An optional object returned by psis. If psis_object is missing then psis is executed internally, which may be time consuming for models fit to very large datasets.

resp

Optional names of response variables. If specified, predictions are performed only for the specified response variables.

...

Optional arguments passed to the underlying methods that is log_lik, as well as posterior_predict or posterior_linpred.

prob

For loo_predictive_interval, a scalar in \((0,1)\) indicating the desired probability mass to include in the intervals. The default is prob = 0.9 (\(90\)% intervals).

Value

loo_predict and loo_linpred return a vector with one element per observation.
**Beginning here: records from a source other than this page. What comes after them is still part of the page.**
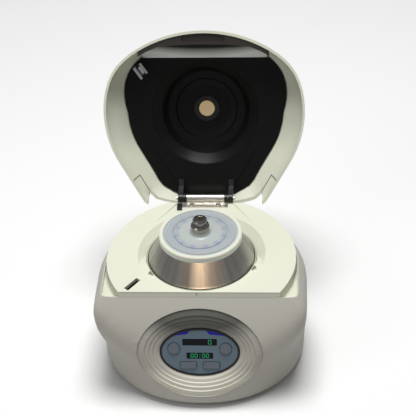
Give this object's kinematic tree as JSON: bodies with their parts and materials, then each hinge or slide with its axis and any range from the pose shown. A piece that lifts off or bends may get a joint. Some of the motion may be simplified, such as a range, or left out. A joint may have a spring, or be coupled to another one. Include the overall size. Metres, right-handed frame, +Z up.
{
  "type": "bench microcentrifuge",
  "caption": "Round bench microcentrifuge: domed lid open on a rear hinge, angled tube rotor under a screw-down cover, sloping front with an oval keypad and two displays.",
  "frame": {"origin": "on the bench plane, under the rotor's axis", "axes": "+Z up along the rotor's axis, -Y to the front panel, +X to the right of someone in front of it"},
  "size_m": [0.2478, 0.3356, 0.3424],
  "materials": {
    "cream_plastic": "smooth moulded cream plastic",
    "stone_plastic": "fine-textured grey-beige moulding",
    "black_plastic": "black moulding",
    "liner_plastic": "satin black vacuum-formed sheet",
    "brown_plastic": "dark brown moulding",
    "panel_plastic": "printed blue-grey film",
    "display_plastic": "smoked display window",
    "black_rubber": "matt rubber",
    "grey_rubber": "grey-green seal",
    "clear_rubber": "translucent seal",
    "brushed_steel": "brushed stainless steel",
    "chromed_steel": "bright chromed wire",
    "dark_chrome": "dark polished metal",
    "rotor_aluminium": "turned aluminium",
    "cover_plastic": "milky translucent plastic",
    "window_plastic": "amber translucent plastic",
    "motor_paint": "dark painted metal",
    "board_plastic": "green circuit board"
  },
  "bodies": {
    "base": {"base_pan": "stone_plastic", "feet": "black_rubber", "foot_screws": "brushed_steel", "housing": "stone_plastic", "top_deck": "cream_plastic", "oval_surround": "stone_plastic", "panel_rim": "black_plastic", "control_panel": "panel_plastic", "speed_display": "display_plastic", "time_display": "display_plastic", "display_board": "board_plastic", "chamber_bowl": "brushed_steel", "chamber_seal": "grey_rubber", "motor_body": "motor_paint", "motor_flange": "brushed_steel", "motor_mounts": "black_rubber", "shaft_bearing": "brushed_steel", "hinge_leaf": "brushed_steel", "leaf_screws": "brushed_steel", "hinge_stop": "black_plastic", "latch_case": "black_plastic", "latch_pin": "brushed_steel", "main_board": "board_plastic", "transformer": "motor_paint", "power_inlet": "black_plastic", "fuse_drawer": "black_plastic", "switch_frame": "black_plastic", "switch_pin": "brushed_steel"},
    "spindle": {"drive_shaft": "brushed_steel"},
    "rotor_unit": {"rotor": "rotor_aluminium", "rotor_stud": "brushed_steel"},
    "cover": {"rotor_cover": "cover_plastic", "cover_seal": "clear_rubber"},
    "knob": {"cover_knob": "dark_chrome"},
    "lid": {"lid_shell": "cream_plastic", "lid_liner": "liner_plastic", "liner_front_wall": "liner_plastic", "front_lip": "brown_plastic", "view_window": "window_plastic", "window_ring": "black_plastic", "striker": "chromed_steel", "hinge_pin": "brushed_steel", "hinge_spacers": "black_plastic", "left_hinge_arm": "black_plastic", "right_hinge_arm": "black_plastic"},
    "latch": {"latch_hook": "brushed_steel"},
    "left_round": {"left_round_button": "panel_plastic"},
    "right_round": {"right_round_button": "panel_plastic"},
    "lower_left": {"lower_left_button": "panel_plastic"},
    "lower_right": {"lower_right_button": "panel_plastic"},
    "rocker": {"power_switch": "black_plastic"}
  },
  "joints": [
    {"name": "shaft_spin", "type": "hinge", "parent": "base", "child": "spindle", "pos_m": [0, 0, 0.1], "axis": [0, 0, 1], "continuous": true},
    {"name": "rotor_lift", "type": "slide", "parent": "spindle", "child": "rotor_unit", "axis": [0, 0, 1], "range_m": [0, 0.03]},
    {"name": "cover_lift", "type": "slide", "parent": "rotor_unit", "child": "cover", "axis": [0, 0, 1], "range_m": [0, 0.03]},
    {"name": "knob_turn", "type": "hinge", "parent": "cover", "child": "knob", "pos_m": [0, 0, 0.18], "axis": [0, 0, 1], "continuous": true},
    {"name": "lid_hinge", "type": "hinge", "parent": "base", "child": "lid", "pos_m": [0, 0.104, 0.148], "axis": [-1, 0, 0], "range_deg": [-114, 0]},
    {"name": "latch_pivot", "type": "hinge", "parent": "base", "child": "latch", "pos_m": [-0.08242, -0.05006, 0.105], "axis": [0.5878, 0.809, 0], "range_deg": [0, 12], "stiffness_Nm_per_rad": 0.05},
    {"name": "left_round_press", "type": "slide", "parent": "base", "child": "left_round", "axis": [0, 0.9397, -0.342], "range_m": [0, 0.001], "stiffness_N_per_m": 600},
    {"name": "right_round_press", "type": "slide", "parent": "base", "child": "right_round", "axis": [0, 0.9397, -0.342], "range_m": [0, 0.001], "stiffness_N_per_m": 600},
    {"name": "lower_left_press", "type": "slide", "parent": "base", "child": "lower_left", "axis": [0, 0.9397, -0.342], "range_m": [0, 0.001], "stiffness_N_per_m": 600},
    {"name": "lower_right_press", "type": "slide", "parent": "base", "child": "lower_right", "axis": [0, 0.9397, -0.342], "range_m": [0, 0.001], "stiffness_N_per_m": 600},
    {"name": "switch_rock", "type": "hinge", "parent": "base", "child": "rocker", "pos_m": [0.018, 0.107, 0.04], "axis": [1, 0, 0], "range_deg": [-8, 0]}
  ]
}
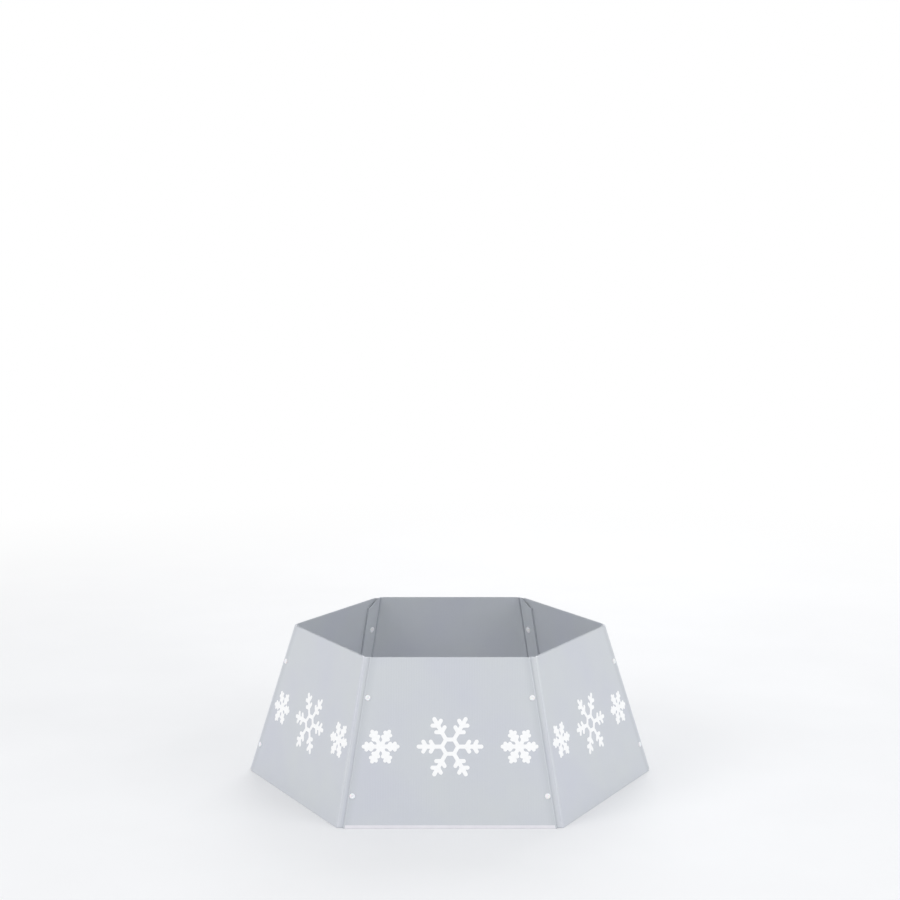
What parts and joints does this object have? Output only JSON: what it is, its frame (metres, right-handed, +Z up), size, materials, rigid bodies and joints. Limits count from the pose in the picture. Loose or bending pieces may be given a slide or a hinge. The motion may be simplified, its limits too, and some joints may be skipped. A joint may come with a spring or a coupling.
{
  "type": "christmas tree skirt",
  "caption": "Six-sided tapered collar of silver board with white snowflakes that stands round a tree's foot; riveted panels fold flat along their corner creases.",
  "frame": {"origin": "on the floor, at the centre of the collar", "axes": "+Z up, -Y out of the front panel, +X to the right as seen from the front"},
  "size_m": [0.6798, 0.5924, 0.25],
  "materials": {
    "silver_board": "satin silver printed twin-wall polypropylene",
    "white_rivet": "smooth white nylon",
    "white_print": "opaque white ink"
  },
  "bodies": {
    "front": {"front_panel": "silver_board", "front_left_seam_flap": "silver_board", "front_left_seam_lower_rivet_stud": "white_rivet", "front_left_seam_lower_rivet_socket": "white_rivet", "front_left_seam_upper_rivet_stud": "white_rivet", "front_left_seam_upper_rivet_socket": "white_rivet", "front_right_seam_flap": "silver_board", "front_right_seam_lower_rivet_stud": "white_rivet", "front_right_seam_lower_rivet_socket": "white_rivet", "front_right_seam_upper_rivet_stud": "white_rivet", "front_right_seam_upper_rivet_socket": "white_rivet", "front_snowflake_small_left": "white_print", "front_snowflake_large": "white_print", "front_snowflake_small_right": "white_print"},
    "left": {"left_panel": "silver_board", "left_seam_flap": "silver_board", "left_seam_lower_rivet_stud": "white_rivet", "left_seam_lower_rivet_socket": "white_rivet", "left_seam_upper_rivet_stud": "white_rivet", "left_seam_upper_rivet_socket": "white_rivet", "left_snowflake_small_left": "white_print", "left_snowflake_large": "white_print", "left_snowflake_small_right": "white_print"},
    "rear_left": {"rear_left_panel": "silver_board", "rear_left_seam_flap": "silver_board", "rear_left_seam_lower_rivet_stud": "white_rivet", "rear_left_seam_lower_rivet_socket": "white_rivet", "rear_left_seam_upper_rivet_stud": "white_rivet", "rear_left_seam_upper_rivet_socket": "white_rivet", "rear_left_snowflake_small_left": "white_print", "rear_left_snowflake_large": "white_print", "rear_left_snowflake_small_right": "white_print"},
    "rear": {"rear_panel": "silver_board", "rear_snowflake_small_left": "white_print", "rear_snowflake_large": "white_print", "rear_snowflake_small_right": "white_print"},
    "rear_right": {"rear_right_panel": "silver_board", "rear_right_seam_flap": "silver_board", "rear_right_seam_lower_rivet_stud": "white_rivet", "rear_right_seam_lower_rivet_socket": "white_rivet", "rear_right_seam_upper_rivet_stud": "white_rivet", "rear_right_seam_upper_rivet_socket": "white_rivet", "rear_right_snowflake_small_left": "white_print", "rear_right_snowflake_large": "white_print", "rear_right_snowflake_small_right": "white_print"},
    "right": {"right_panel": "silver_board", "right_seam_flap": "silver_board", "right_seam_lower_rivet_stud": "white_rivet", "right_seam_lower_rivet_socket": "white_rivet", "right_seam_upper_rivet_stud": "white_rivet", "right_seam_upper_rivet_socket": "white_rivet", "right_snowflake_small_left": "white_print", "right_snowflake_large": "white_print", "right_snowflake_small_right": "white_print"}
  },
  "joints": [
    {"name": "left_crease", "type": "hinge", "parent": "left", "child": "rear_left", "pos_m": [-0.29719, 0.00342, 0.125], "axis": [-0.2996, 0, -0.9541], "range_deg": [0, 102]},
    {"name": "front_left_crease", "type": "hinge", "parent": "front", "child": "left", "pos_m": [-0.15335, -0.25877, 0.125], "axis": [0.1498, 0.2594, 0.9541], "range_deg": [0, 67]},
    {"name": "rear_left_crease", "type": "hinge", "parent": "rear_left", "child": "rear", "pos_m": [-0.14743, 0.26219, 0.125], "axis": [0.1498, -0.2594, 0.9541], "range_deg": [0, 48]},
    {"name": "front_right_crease", "type": "hinge", "parent": "front", "child": "right", "pos_m": [0.15335, -0.25877, 0.125], "axis": [0.1498, -0.2594, -0.9541], "range_deg": [0, 24]},
    {"name": "right_crease", "type": "hinge", "parent": "right", "child": "rear_right", "pos_m": [0.29719, 0.00342, 0.125], "axis": [-0.2996, 0, 0.9541], "range_deg": [0, 83]}
  ],
  "couplings": [
    {"joint": "front_left_crease", "follows": "left_crease", "ratio": 0.6548},
    {"joint": "rear_left_crease", "follows": "left_crease", "ratio": 0.4695},
    {"joint": "front_right_crease", "follows": "left_crease", "ratio": 0.2312},
    {"joint": "right_crease", "follows": "left_crease", "ratio": 0.8126}
  ]
}
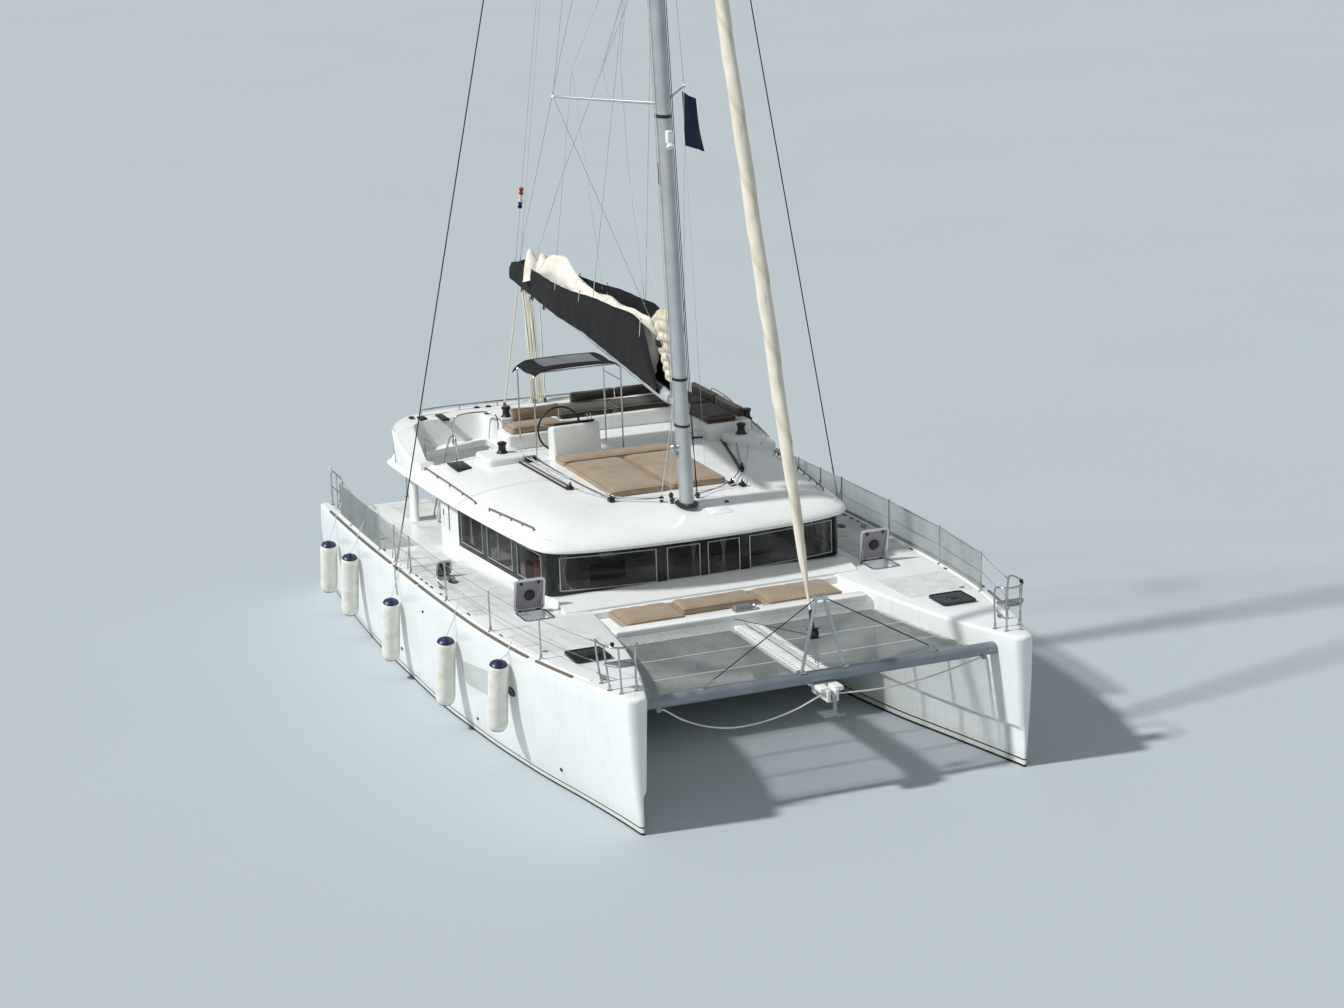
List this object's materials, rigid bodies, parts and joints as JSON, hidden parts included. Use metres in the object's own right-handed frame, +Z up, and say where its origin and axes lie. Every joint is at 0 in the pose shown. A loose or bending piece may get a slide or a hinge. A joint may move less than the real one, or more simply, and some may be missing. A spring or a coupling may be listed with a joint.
{
  "type": "sailing catamaran",
  "caption": "Cruising sailing catamaran with flybridge, twin hulls and keels, furled sails, open deck hatches, side fenders and swinging boom.",
  "frame": {"origin": "amidships on the centreline at the waterline", "axes": "+X to the bows, +Y to port, +Z up"},
  "size_m": [13.96, 8.1582, 24.1],
  "materials": {
    "gelcoat": "polished gelcoat",
    "antifouling": "matt antifouling",
    "aluminium": "anodised",
    "stainless": "polished stainless steel",
    "glass": "tinted",
    "acrylic": "tinted acrylic",
    "canvas": "acrylic canvas",
    "sailcloth": "sailcloth",
    "tan_cushion": "woven outdoor fabric",
    "dark_cushion": "woven outdoor fabric",
    "netting": "polyester net",
    "rope": "braided",
    "black_plastic": "satin",
    "fender_vinyl": "satin vinyl"
  },
  "bodies": {
    "boat": {"hull_port": "gelcoat", "hull_starboard": "gelcoat", "keel_port": "antifouling", "keel_starboard": "antifouling", "sail_drive_port": "black_plastic", "sail_drive_starboard": "black_plastic", "bridgedeck": "gelcoat", "saloon_walls": "gelcoat", "saloon_glazing": "glass", "aft_bulkhead": "gelcoat", "coachroof": "gelcoat", "hardtop_post_port": "gelcoat", "hardtop_post_starboard": "gelcoat", "lounge_cushions": "dark_cushion", "helm_seat": "tan_cushion", "sunpad": "tan_cushion", "helm_console": "gelcoat", "bimini_frame": "stainless", "bimini_top": "canvas", "cockpit_seat": "tan_cushion", "cockpit_table": "gelcoat", "forward_cushion": "tan_cushion", "crossbeam": "aluminium", "striker": "stainless", "centre_beam": "gelcoat", "anchor": "stainless", "windlass": "black_plastic", "trampoline_port": "netting", "trampoline_starboard": "netting", "mast": "aluminium", "diamond_stay_port": "stainless", "diamond_stay_starboard": "stainless", "luff_stack": "sailcloth", "furled_genoa": "sailcloth", "shroud_port": "black_plastic", "shroud_starboard": "black_plastic", "guardrail_port": "stainless", "guardrail_starboard": "stainless", "fender_1": "fender_vinyl", "fender_2": "fender_vinyl", "fender_3": "fender_vinyl", "fender_4": "fender_vinyl", "fender_5": "fender_vinyl", "mooring_bridle_starboard": "rope", "mooring_bridle_port": "rope"},
    "main_boom": {"boom": "aluminium", "mainsail_bag": "canvas"},
    "wheel": {"steering_wheel": "stainless"},
    "port_rudder": {"rudder_port": "antifouling"},
    "starboard_rudder": {"rudder_starboard": "antifouling"},
    "port_propeller": {"propeller_port": "aluminium"},
    "starboard_propeller": {"propeller_starboard": "aluminium"},
    "cabin_door": {"saloon_door": "aluminium"},
    "port_bow_lid": {"bow_hatch_port": "acrylic"},
    "starboard_bow_lid": {"bow_hatch_starboard": "acrylic"},
    "port_deck_lid": {"deck_hatch_port": "acrylic"},
    "starboard_deck_lid": {"deck_hatch_starboard": "acrylic"},
    "small_lid": {"small_hatch_starboard": "acrylic"}
  },
  "joints": [
    {"name": "boom_swing", "type": "hinge", "parent": "boat", "child": "main_boom", "pos_m": [1.215, 0, 4.6], "axis": [0, 0, 1], "range_deg": [-52, 52]},
    {"name": "wheel_turn", "type": "hinge", "parent": "boat", "child": "wheel", "pos_m": [-2.31, -0.65, 3.5], "axis": [1, 0, 0], "range_deg": [-540, 540]},
    {"name": "rudder_turn_port", "type": "hinge", "parent": "boat", "child": "port_rudder", "pos_m": [-6.06, 2.88, -0.5], "axis": [0, 0, 1], "range_deg": [-35, 35]},
    {"name": "rudder_turn_starboard", "type": "hinge", "parent": "boat", "child": "starboard_rudder", "pos_m": [-6.06, -2.88, -0.5], "axis": [0, 0, 1], "range_deg": [-35, 35]},
    {"name": "propeller_turn_port", "type": "hinge", "parent": "boat", "child": "port_propeller", "pos_m": [-4.74, 2.88, -0.9], "axis": [1, 0, 0], "continuous": true},
    {"name": "propeller_turn_starboard", "type": "hinge", "parent": "boat", "child": "starboard_propeller", "pos_m": [-4.74, -2.88, -0.9], "axis": [1, 0, 0], "continuous": true},
    {"name": "saloon_door_slide", "type": "slide", "parent": "boat", "child": "cabin_door", "axis": [0, -1, 0], "range_m": [0, 1.3]},
    {"name": "bow_hatch_port_open", "type": "hinge", "parent": "boat", "child": "port_bow_lid", "pos_m": [4.59, 2.91, 1.9819], "axis": [0, -1, 0], "range_deg": [0, 80]},
    {"name": "bow_hatch_starboard_open", "type": "hinge", "parent": "boat", "child": "starboard_bow_lid", "pos_m": [4.59, -2.91, 1.9819], "axis": [0, -1, 0], "range_deg": [0, 80]},
    {"name": "deck_hatch_port_open", "type": "hinge", "parent": "boat", "child": "port_deck_lid", "pos_m": [2.235, 2.87, 1.9351], "axis": [0, -1, 0], "range_deg": [-78, 5]},
    {"name": "deck_hatch_starboard_open", "type": "hinge", "parent": "boat", "child": "starboard_deck_lid", "pos_m": [2.235, -2.87, 1.9351], "axis": [0, -1, 0], "range_deg": [-78, 5]},
    {"name": "small_hatch_open", "type": "hinge", "parent": "boat", "child": "small_lid", "pos_m": [-0.33, -3.39, 1.8829], "axis": [0, -1, 0], "range_deg": [-72, 8]}
  ],
  "couplings": [
    {"joint": "rudder_turn_port", "follows": "wheel_turn", "ratio": 0.0648},
    {"joint": "rudder_turn_starboard", "follows": "wheel_turn", "ratio": 0.0648}
  ]
}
The only exception is if type = "quantile"

and length(probs) >= 2, in which case a separate vector for each element of probs is computed and they are returned in a matrix with

length(probs) rows and one column per observation.

loo_predictive_interval returns a matrix with one row per observation and two columns.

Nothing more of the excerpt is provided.